■ THE REQUEST:
Can all of these lines be returned exactly?

---

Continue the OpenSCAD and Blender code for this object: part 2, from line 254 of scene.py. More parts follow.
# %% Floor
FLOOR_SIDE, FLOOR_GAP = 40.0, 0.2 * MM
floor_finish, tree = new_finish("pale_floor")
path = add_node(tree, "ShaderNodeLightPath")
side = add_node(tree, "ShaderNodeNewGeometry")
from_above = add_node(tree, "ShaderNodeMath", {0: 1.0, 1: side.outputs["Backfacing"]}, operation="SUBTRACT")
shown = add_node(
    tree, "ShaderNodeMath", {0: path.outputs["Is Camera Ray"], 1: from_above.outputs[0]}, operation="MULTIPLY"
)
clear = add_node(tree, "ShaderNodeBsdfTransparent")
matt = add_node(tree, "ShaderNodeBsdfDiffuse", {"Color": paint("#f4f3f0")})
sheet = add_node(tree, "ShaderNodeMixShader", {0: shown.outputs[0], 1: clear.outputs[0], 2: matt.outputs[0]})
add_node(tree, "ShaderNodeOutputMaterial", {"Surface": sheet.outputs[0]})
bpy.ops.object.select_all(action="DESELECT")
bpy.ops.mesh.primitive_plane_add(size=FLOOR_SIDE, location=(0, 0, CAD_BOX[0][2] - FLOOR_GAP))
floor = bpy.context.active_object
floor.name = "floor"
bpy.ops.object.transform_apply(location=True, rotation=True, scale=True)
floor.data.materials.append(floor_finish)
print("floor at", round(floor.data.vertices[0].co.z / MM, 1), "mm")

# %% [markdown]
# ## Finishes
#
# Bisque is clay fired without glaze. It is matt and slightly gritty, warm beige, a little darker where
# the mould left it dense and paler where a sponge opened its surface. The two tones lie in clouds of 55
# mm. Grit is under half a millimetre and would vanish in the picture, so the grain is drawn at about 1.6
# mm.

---

■ RESULT OF THIS TASK:
Continue the OpenSCAD and Blender code for this object: part 2, from line 254 of scene.py. More parts follow.
# %% Floor
FLOOR_SIDE, FLOOR_GAP = 40.0, 0.2 * MM
floor_finish, tree = new_finish("pale_floor")
path = add_node(tree, "ShaderNodeLightPath")
side = add_node(tree, "ShaderNodeNewGeometry")
from_above = add_node(tree, "ShaderNodeMath", {0: 1.0, 1: side.outputs["Backfacing"]}, operation="SUBTRACT")
shown = add_node(
    tree, "ShaderNodeMath", {0: path.outputs["Is Camera Ray"], 1: from_above.outputs[0]}, operation="MULTIPLY"
)
clear = add_node(tree, "ShaderNodeBsdfTransparent")
matt = add_node(tree, "ShaderNodeBsdfDiffuse", {"Color": paint("#f4f3f0")})
sheet = add_node(tree, "ShaderNodeMixShader", {0: shown.outputs[0], 1: clear.outputs[0], 2: matt.outputs[0]})
add_node(tree, "ShaderNodeOutputMaterial", {"Surface": sheet.outputs[0]})
bpy.ops.object.select_all(action="DESELECT")
bpy.ops.mesh.primitive_plane_add(size=FLOOR_SIDE, location=(0, 0, CAD_BOX[0][2] - FLOOR_GAP))
floor = bpy.context.active_object
floor.name = "floor"
bpy.ops.object.transform_apply(location=True, rotation=True, scale=True)
floor.data.materials.append(floor_finish)
print("floor at", round(floor.data.vertices[0].co.z / MM, 1), "mm")

# %% [markdown]
# ## Finishes
#
# Bisque is clay fired without glaze. It is matt and slightly gritty, warm beige, a little darker where
# the mould left it dense and paler where a sponge opened its surface. The two tones lie in clouds of 55
# mm. Grit is under half a millimetre and would vanish in the picture, so the grain is drawn at about 1.6
# mm.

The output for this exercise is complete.